Los ojos del profesor se encendieron.

—Eso es lo que creo. Y creo que la carta así lo demuestra. Mozart suponía una amenaza potencial para ellos. Si lograba restaurar el apoyo público a la francmasonería, podría resultar peligroso. Era una estrella en alza, un talento meteórico que empezaba a brillar; el éxito masivo de La flauta mágica le había otorgado un enorme prestigio, acababan de asignarle un puesto importante en la corte y gozaba de la confianza del emperador. Pero sus enemigos también estaban ascendiendo. En 1791, los miembros de la Orden de Ra se convirtieron, con rapidez, en una importante rama ejecutiva de los servicios secretos. Sus agentes eran brutales, violentos y despiadados, y su gran maestro no era otro que el jefe de la policía secreta austríaca. Era un asesino cruel que juró destruir a los masones.

Ben estaba a punto de preguntar el nombre de aquel hombre, pero Arno continuó hablando.

—En 1794, tres años después de la muerte de Mozart, la masonería en Austria había sido eficazmente eliminada. Se cometieron muchos asesinatos, algunos abiertamente, pero otros no fueron tan evidentes. El envenenamiento era uno de sus medios más habituales, y habría sido el más adecuado para deshacerse de alguien con la creciente fama de Mozart. Debían ser cautelosos. Otros masones tuvieron un final más violento y oscuro; Gustav Lutze, por ejemplo.

—¿Quién era? —preguntó Leigh.

—Era el hombre al que Mozart le escribió la carta —dijo Arno—. Un miembro de la misma logia masónica de Viena, «Beneficencia». Mozart le escribía para advertirlo del creciente peligro. La carta tiene fecha del dieciséis de noviembre de 1791, y tal vez sea la última que escribió en su vida. Por supuesto, los llamados expertos creen que la última carta que se conserva fue una que escribió a su esposa el catorce de octubre, mientras ella estaba en las aguas termales de Badén. ¡Idiotas! En cualquier caso, la carta nunca llegó a su destino; era demasiado tarde.

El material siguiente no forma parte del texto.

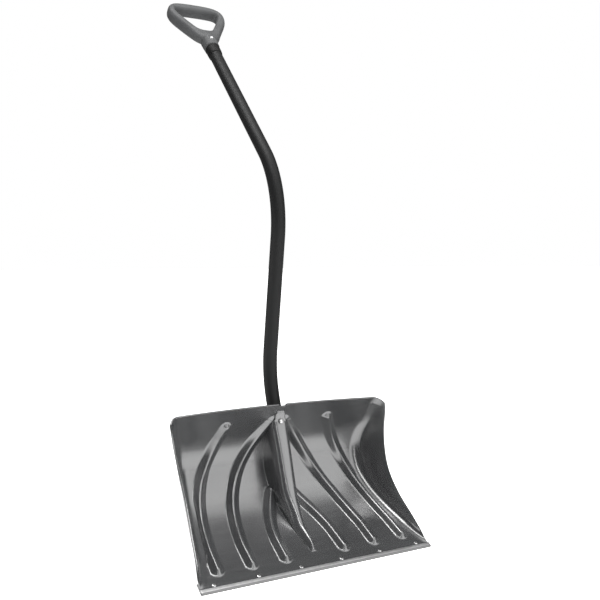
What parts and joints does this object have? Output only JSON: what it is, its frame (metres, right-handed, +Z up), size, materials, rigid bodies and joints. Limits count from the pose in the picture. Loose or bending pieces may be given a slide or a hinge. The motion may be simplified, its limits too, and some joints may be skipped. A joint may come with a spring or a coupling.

—¿Qué le ocurrió a Lutze? —preguntó Ben.

—Lo encontraron muerto el veinte de noviembre de 1791, justo dos semanas antes de la muerte de Mozart. Lo habían atado a un poste y torturado hasta la muerte. Lo destriparon y le arrancaron la lengua. La policía secreta culpó del crimen a un francmasón.

Ben se puso de pie y buscó en su bolsillo.

—Profesor, quiero que le eche un vistazo a algo. —Sacó el CD metido en la caja de plástico—. ¿Puedo? —Rodeó el escritorio e insertó el disco en el ordenador.

—¿Qué es esto? —preguntó Arno mientras la máquina arrancaba.

—Algo que Oliver vio la noche en que murió —dijo Ben—. Mire.

Arno miró la pantalla desconcertado. Leigh permaneció en su silla, no quería volver a ver el vídeo.

Las imágenes comenzaron a reproducirse. Ben observó la cara del profesor mientras el vídeo avanzaba. Estaban sacando a la víctima. El macabro espectáculo había comenzado.

Los ojos del anciano se abrieron exageradamente y sus mejillas palidecieron. Señaló la pantalla con un dedo tembloroso.

Ben detuvo el archivo justo antes de que arrancaran la lengua de la víctima. En la imagen congelada el rostro del hombre aparecía contraído por el terror. La hoja estaba suspendida en el aire, a la luz de las velas.

Arno se desplomó en su asiento.

Dios mío —musitó, y se secó el sudor de la frente con un pañuelo—. Así que es cierto.

—¿Qué es cierto, profesor? —preguntó Leigh.

Arno estaba a punto de responder cuando la ventana que tenía a sus espaldas explotó y un borbotón de sangre salpicó la pantalla del ordenador.